Today I planned to watch The Magnificent Seven and write an article comparing and contrasting it with The Seven Samurai. The disk didn't arrive in the mail as I was expecting however. Our neighbor was cutting tree branches that extended above our driveway over a shared fence and so instead of watching movies, I found myself outside holding a rope to guide falling tree branches away from the fence, our neighbor, and my father who was holding the ladder. There was one limb he couldn't reach and I looked around his yard, spying his four-year-old son's beat up old Nerf basketball. I tied the rope around the ball and, after a few unsuccessful attempts, threw it up and over the branch. I was able to pull it away when my neighbor's chainsaw was almost through it and it was cracking, and once again spare two noggins and a fence.

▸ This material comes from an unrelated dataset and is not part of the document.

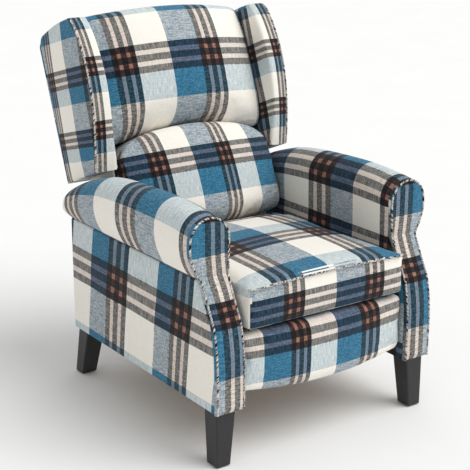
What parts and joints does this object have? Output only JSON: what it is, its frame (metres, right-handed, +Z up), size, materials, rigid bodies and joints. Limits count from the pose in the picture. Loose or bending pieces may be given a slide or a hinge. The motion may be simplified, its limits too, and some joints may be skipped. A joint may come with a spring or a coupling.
{
  "type": "wingback recliner",
  "caption": "Wingback recliner with rolled arms, reclining back, sliding seat and a fold-out footrest on links, upholstered in plaid fabric.",
  "frame": {"origin": "on the floor under the middle of the closed chair's bounding box", "axes": "+Z up, the chair faces -Y, +X is to the viewer's right when looking at its front"},
  "size_m": [0.74, 0.9343, 1.0285],
  "materials": {
    "plaid_fabric": "matte",
    "welt_fabric": "matte",
    "charcoal_wood": "matte",
    "frame_wood": "matte",
    "plywood": "matte",
    "zinc_steel": "satin",
    "black_steel": "satin",
    "spring_steel": "satin",
    "webbing": "matte",
    "felt": "matte",
    "nylon": "matte"
  },
  "bodies": {
    "frame": {"front_legs": "charcoal_wood", "rear_legs": "charcoal_wood", "leg_bolts": "zinc_steel", "leg_glides": "nylon", "corner_blocks": "frame_wood", "cross_rails": "frame_wood", "rail_bolts": "zinc_steel", "side_frame_right": "plywood", "side_frame_left": "plywood", "rear_panel": "plaid_fabric", "side_panel_right": "plaid_fabric", "side_panel_left": "plaid_fabric", "arm_boards": "plywood", "arm_roll_right": "plaid_fabric", "arm_roll_left": "plaid_fabric", "inner_pad_right": "plaid_fabric", "inner_pad_left": "plaid_fabric", "arm_facing_right": "plaid_fabric", "arm_facing_left": "plaid_fabric", "facing_welt_right": "welt_fabric", "facing_welt_left": "welt_fabric", "track_cleats": "frame_wood", "seat_tracks": "black_steel", "pivot_plates": "black_steel"},
    "back": {"back_frame": "frame_wood", "back_webbing": "webbing", "back_panel": "plaid_fabric", "head_cushion": "plaid_fabric", "lumbar_cushion": "plaid_fabric", "wing_cores": "plywood", "wing_right": "plaid_fabric", "wing_left": "plaid_fabric", "wing_welts": "welt_fabric", "recline_cranks": "black_steel", "crank_bolts": "zinc_steel", "crank_pins": "zinc_steel"},
    "seat": {"seat_frame": "frame_wood", "seat_springs": "spring_steel", "seat_deck": "felt", "seat_cushion": "plaid_fabric", "seat_welt": "welt_fabric", "side_plates": "black_steel", "plate_bolts": "zinc_steel", "seat_rollers": "nylon", "roller_pins": "zinc_steel", "seat_pivots": "zinc_steel"},
    "drive_links": {"drive_links": "black_steel", "torque_tube": "black_steel", "drive_pivots": "zinc_steel"},
    "guide_links": {"guide_links": "black_steel"},
    "carrier_links": {"carrier_links": "black_steel", "carrier_pivots": "zinc_steel"},
    "tilt_links": {"tilt_links": "black_steel"},
    "footrest": {"footrest_brackets": "black_steel", "footrest_pivots": "zinc_steel", "bracket_screws": "zinc_steel", "footrest_board": "plywood", "footrest_pad": "plaid_fabric"}
  },
  "joints": [
    {"name": "back_recline", "type": "hinge", "parent": "frame", "child": "back", "pos_m": [0, 0.1928, 0.3], "axis": [-1, 0, 0], "range_deg": [0, 30]},
    {"name": "seat_slide", "type": "slide", "parent": "frame", "child": "seat", "axis": [0, -0.9945, 0.1045], "range_m": [0, 0.0469]},
    {"name": "footrest_open", "type": "hinge", "parent": "seat", "child": "drive_links", "pos_m": [0, -0.3822, 0.322], "axis": [-1, 0, 0], "range_deg": [0, 94.17]},
    {"name": "guide_turn", "type": "hinge", "parent": "seat", "child": "guide_links", "pos_m": [0, -0.3427, 0.328], "axis": [-1, 0, 0], "range_deg": [0, 94.13]},
    {"name": "carrier_turn", "type": "hinge", "parent": "drive_links", "child": "carrier_links", "pos_m": [0, -0.29003, 0.19207], "axis": [-1, 0, 0], "range_deg": [-95.88, 0]},
    {"name": "tilt_turn", "type": "hinge", "parent": "drive_links", "child": "tilt_links", "pos_m": [0, -0.30226, 0.23109], "axis": [-1, 0, 0], "range_deg": [-95.68, 0]},
    {"name": "footrest_tilt", "type": "hinge", "parent": "carrier_links", "child": "footrest", "pos_m": [0, -0.37329, 0.27807], "axis": [-1, 0, 0], "range_deg": [0, 93.7]}
  ],
  "couplings": [
    {"joint": "seat_slide", "follows": "back_recline", "m_per_rad": 0.089381},
    {"joint": "guide_turn", "follows": "footrest_open", "ratio": 0.99862},
    {"joint": "carrier_turn", "follows": "footrest_open", "ratio": -1.0171},
    {"joint": "tilt_turn", "follows": "footrest_open", "ratio": -1.015},
    {"joint": "footrest_tilt", "follows": "footrest_open", "ratio": 0.99405}
  ]
}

Earlier this week my mom received the sad news that her aunt had passed away at the ripe age of ninety-seven. She had been living somewhere down south but since her children all lived on Long Island and her husband is buried up here, the body was being flown up. We'd been waiting to hear what the arrangements were and my uncle finally called today to pass along the news that the funeral would be held Monday morning. Fortunately I was already taking another vacation day Monday so I'll be able to attend. I hadn't seen this woman since I was a small child but liked her from what I can remember, and of course I want to be there for my mom. It's not what I PLANNED, but that's the point. My mom said that her brother was complaining that “everything always gets messed up during these times!”, to which my mom replied that we don't schedule our deaths. I don't think this means we shouldn't make plans. We do have some control over our own lives and need to exercise it as much as possible given all the things outside our control that can pop up and change things in a heartbeat. Earlier this week my friend Curt reminded me of a quote by George Bernard Shaw that applies here: “The reasonable man adapts himself to the world; the unreasonable one persists in trying to adapt the world to himself.”